When required the material of the fastening device 30 can be selected so as to be suitable for the heat class of the machine. The form of the fastening device 30 may also vary and include arrangements that include plates or pins or other devices insertable through and retainable within slots 22 aligned with faces 14.

Although the invention has been herein shown and described in what is conceived to be the most practical and preferred embodiment, it is recognized that departures can be made within the scope of the invention, which is not to be limited to details described herein but is to be accorded the full scope of the appended claims so as to embrace any and all equivalent devices and apparatus.

REFERENCE NUMBERS

10. Shaft 12. Threaded region 14. Shaft flat face 20. Nut 22. Slot in nut 24. Groove for supporting fastener 26. Nut top surface 28. Nut side surface 30 Fastening device

While the invention has been described in detail with reference to exemplary embodiments thereof, it will be apparent to one skilled in the art that various changes can be made, and equivalents employed, without departing from the scope of the invention.
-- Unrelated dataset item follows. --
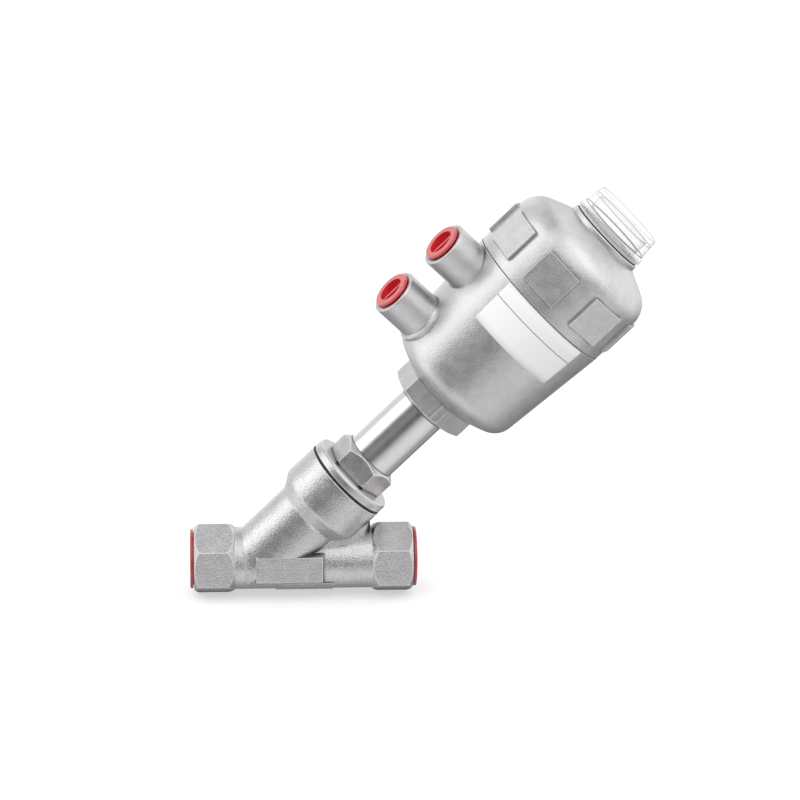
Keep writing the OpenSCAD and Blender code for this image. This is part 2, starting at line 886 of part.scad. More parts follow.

The foregoing description of the preferred embodiments of the invention has been presented for purposes of illustration and description. It is not intended to be exhaustive or to limit the invention to the precise form disclosed, and modifications and variations are possible in light of the above teachings or may be acquired from practice of the invention. The embodiments were chosen and described in order to explain the principles of the invention and its practical application to enable one skilled in the art to utilize the invention in various embodiments as are suited to the particular use contemplated. It is intended that the scope of the invention be defined by the claims appended hereto, and their equivalents. The entirety of each of the aforementioned documents is incorporated by reference herein.